After recognizing the need to organize, StFX Women and Gender Studies Professor Rachel Hurst facilitated meetings for students, faculty, and community members to come together and form a collective response. With more than one hundred people in attendance, it became clear that the university’s failure to handle disclosures and reports of sexual assault on campus is not an isolated incident. Almost everybody in attendance had themselves been failed when reporting/disclosing cases of sexual assault to the university, or knew someone who had. To say that the room was emotional would be an understatement — tears were shed, voices were shaking, people were angry, people were frustrated, people were hopeless, and people were ready to fight for a change long overdue.
The change is being seen in waves, with the goal of continuing to push forward until there is a definite shift in culture and the way that universities handle cases of sexualized violence. Physical acts of support are being shown by wearing teal ribbons, which are symbolic of support for survivors of sexual assault; posters have been shared through social media and have also been printed and posted in many public locations on campus; teal popsicle sticks have been placed in the soil on certain locations on campus to symbolize the amount of people at StFX who have experienced sexual assault; and phrases such as “Here Too” and “We Stand With Her” are being used as hashtags and put up in the windows of buildings across campus. These actions are being taken by students and faculty alike.

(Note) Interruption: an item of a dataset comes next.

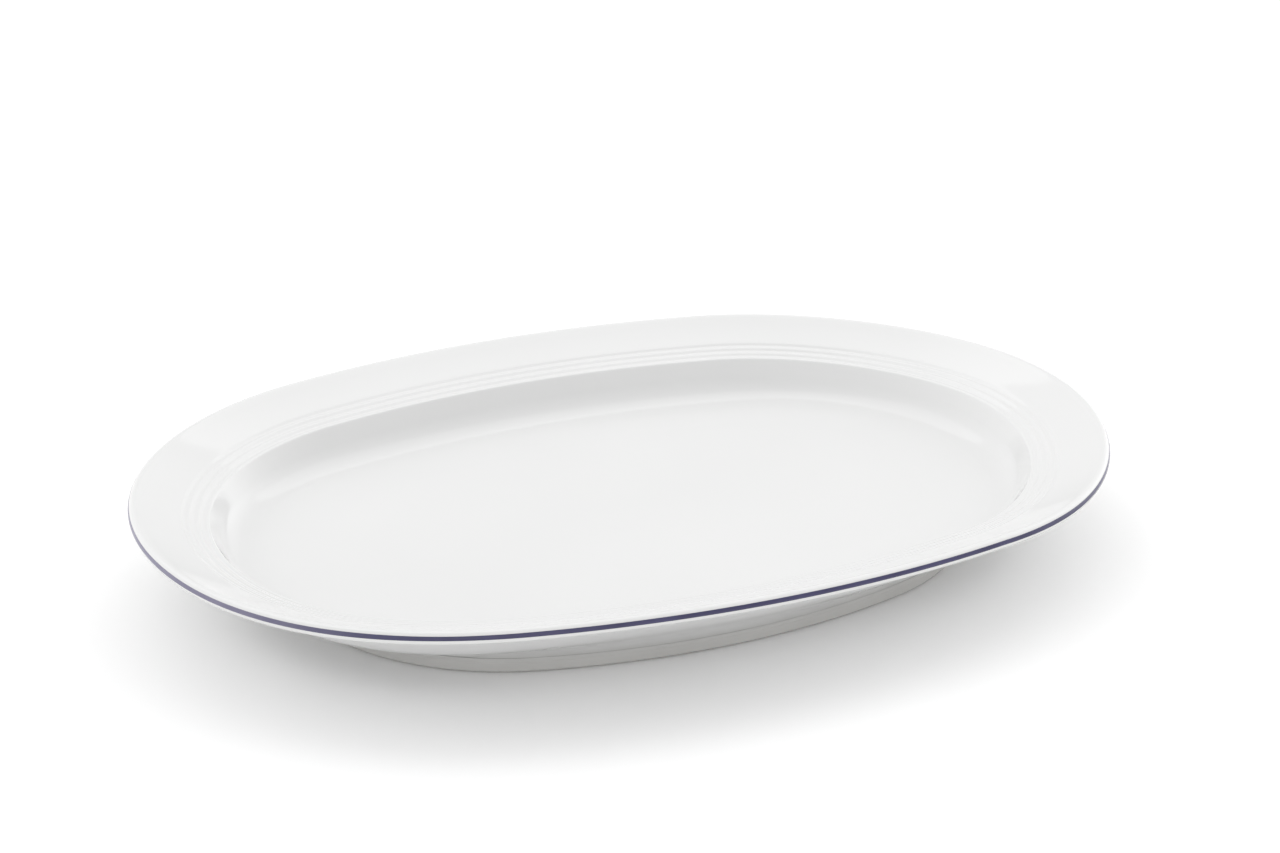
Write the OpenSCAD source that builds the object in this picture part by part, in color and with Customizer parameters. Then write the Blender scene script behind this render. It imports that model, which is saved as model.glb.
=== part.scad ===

More organized movements have also come forward, including a protest which caught national media attention when a group of 40 people interrupted President Kent MacDonald’s speech for the annual open house with a megaphone and 6 calls to action. These calls to action are centred around gaining a response to campus sexualized violence from the administration, acknowledging the fact that the fight has been coming from the bottom up for too long. These calls to action have since been formed into a petition which has gained more than 2500 signatures. Further calls have come from many faculty members who address President Kent MacDonald in a letter which acknowledges that professors are also calling for change for a broken system. Recommendations are also made in this letter. Further recommendations are coming from The Student’s Union and the campus Sexual Violence Prevention Committee. There has been an immediate response from administration on a few of these recommendations which is likely accredited to the noise raised by the StFXcommunity. For this reason, we will continue to be loud.
It is important to note that the mishandling of sexual assault cases by university administration is not a problem that is unique to StFX, but is an issue that is nationwide. StFX’s ability to catch the attention of media and to take actions which demand to be heard has helped bring these issues to the forefront, and other university communities can do the same. To help address sexualized violence on your own campus, as well as support the resistance at StFX, there are a number of things that you can do. You can wear a teal ribbon to show that you support survivors, be vocal on social media, investigate your university’s sexual violence policy, educate yourself with trainings such as Waves of Change: Creating Campus Responses to Sexualized Violence and BreakTheSilenceNS, support movements and programs around you, and most importantly, you can believe survivors of sexual assault. We hope that you will join us and stand with Her.